When You Feel Nothing
The absence of feeling is not the absence of God.
You remember when it used to move you. The song that put a lump in your throat, the prayer that felt like it landed somewhere, the sense, however faint, that Someone was there. And now there's just flatness. You go through the motions and feel nothing come back. No warmth, no presence, no spark. And because you were taught, somewhere along the way, to read your feelings as the gauge of your spiritual life, the flatness terrifies you. If I don't feel Him, the logic goes, maybe He's gone. Maybe I'm out. Maybe whatever I had is over.
That logic is wrong at the root, and it's quietly tormenting a lot of sincere people. The problem was never that you stopped feeling. The problem is that you were handed a faith that made feelings the measurement in the first place.
Feelings Were Never the Instrument
Nobody corrected this for you. Your emotions are real, but they were never designed to tell you where you stand with God. They tell you how you slept, what your week did to you, what your body is running on. They rise and fall for a hundred reasons that have nothing to do with your standing in Christ. Building your assurance on them is like checking the weather to find out if you own your house. The two aren't connected.
Scripture is blunt about which faculty actually does the measuring, and it isn't feeling.
For we walk by faith, not by sight. (2 Corinthians 5:7)
Read the contrast. Faith, not sight. And feeling belongs on the sight side of that line. It's part of the touchable, visible, this-worldly evidence that shifts and fades. Faith rests on something that doesn't move: what Christ actually did, whether or not today's version of you can feel it. Walking by faith means your relationship with God is anchored to a fact outside your nervous system, not to the mood you woke up in.
The Numbness Is Not a Verdict
So let the flatness be what it actually is, which is a season, or a body, or a weariness, and not a spiritual sentence. Numbness is not evidence that God left. It's not proof you're backslidden or disqualified or being punished with silence. It's just the absence of a feeling, and the absence of a feeling was never able to reach the thing that holds you.

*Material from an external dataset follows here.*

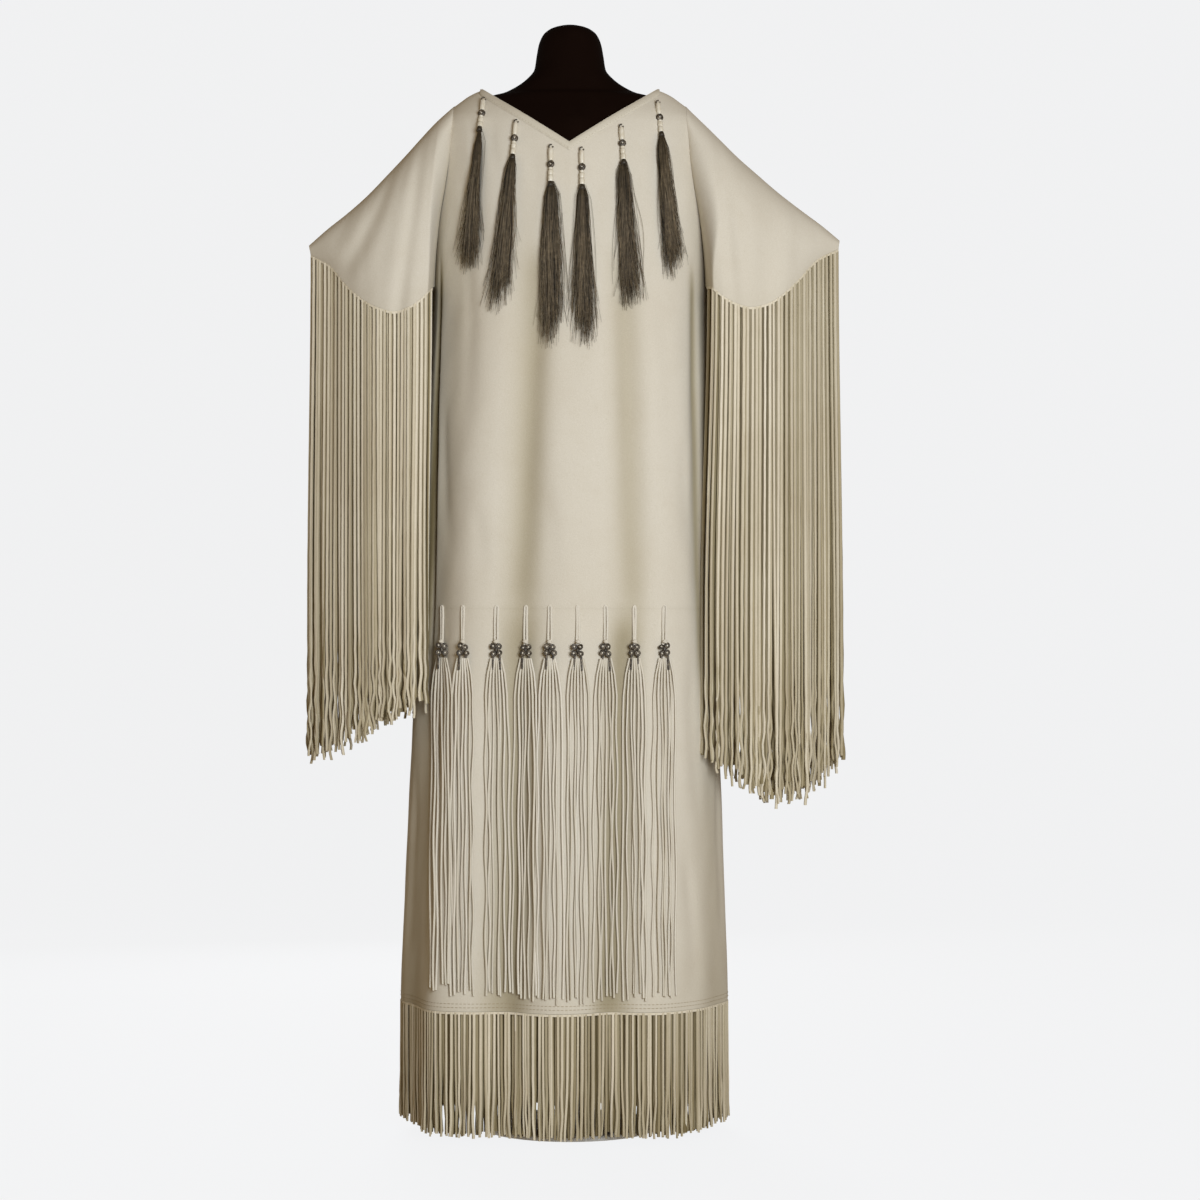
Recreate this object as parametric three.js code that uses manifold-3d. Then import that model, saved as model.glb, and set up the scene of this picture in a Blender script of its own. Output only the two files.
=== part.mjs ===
// A fringed leather dress on a limbless dress form, in millimetres, +Z up.
// The dress faces -Y and +X is on the viewer's right. The origin is the middle of the
// stand's underside. The dress is cut as a T-shaped bodice with cape sleeves and a skirt,
// and every hide panel is a wall worked out from the sections and folds listed below.
import * as THREE from 'three';
import Module from 'manifold-3d';
import { mergeVertices } from 'three/addons/utils/BufferGeometryUtils.js';

const wasm = await Module();
wasm.setup();

// ---------------------------------------------------------------- driving sizes
const hide = 2;               // thickness of the leather panels
const seamGap = 0.4;          // air between two pieces at a seam
const hemZ = 181;             // lower edge of the skirt
const hipSeamZ = 727;         // seam between bodice and skirt
const underarmZ = 1175;       // lowest point of the armholes
const shoulderZ = 1429;       // where the armhole crosses the shoulder ridge
const neckPointZ = 1456;      // where the neckline crosses the shoulder ridge
const vPointZ = 1376;         // lowest point of the V neck
const backNeckDrop = 15;      // how far the back neckline dips below the neck points
const domeZ = 1400;           // above this the sections close over the shoulders
const floorGap = 9;           // air below the hem fringe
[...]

Think about what actually secures you. His presence, under the New Covenant, is no longer tied to your performance or your perception. It rests entirely on Jesus' finished work, which means it's just as real on the numb Tuesday as it was on the tearful Sunday. You did not feel your way into His family, and you cannot feel your way out. The kingdom of God, Scripture says, is not made of tangible, feelable things. It's righteousness and peace and joy in the Holy Spirit, and those can be fully true of you on a day you can't feel a single one of them.
He Is There in the Flatness
This is the mercy the feelings-based version of faith can never offer you: God is not closer on your emotional days and absent on your empty ones. He does not come and go with your capacity to sense Him. The same finished work that held you when you were weeping holds you exactly as tightly when you feel nothing at all. Your experience of His nearness may be flat right now. His nearness is not.
So you don't have to manufacture a feeling to prove you still belong. You don't have to work yourself back up to some emotional high to be sure He's there. Walk by faith, not by sight, which means walk by what is true, not by what you can currently feel. The numbness will lift in its own time. And when it does, it won't have changed a single thing about where you actually stood the whole time it was here.
You feel nothing. He is there anyway. Those two sentences have always been able to be true at once.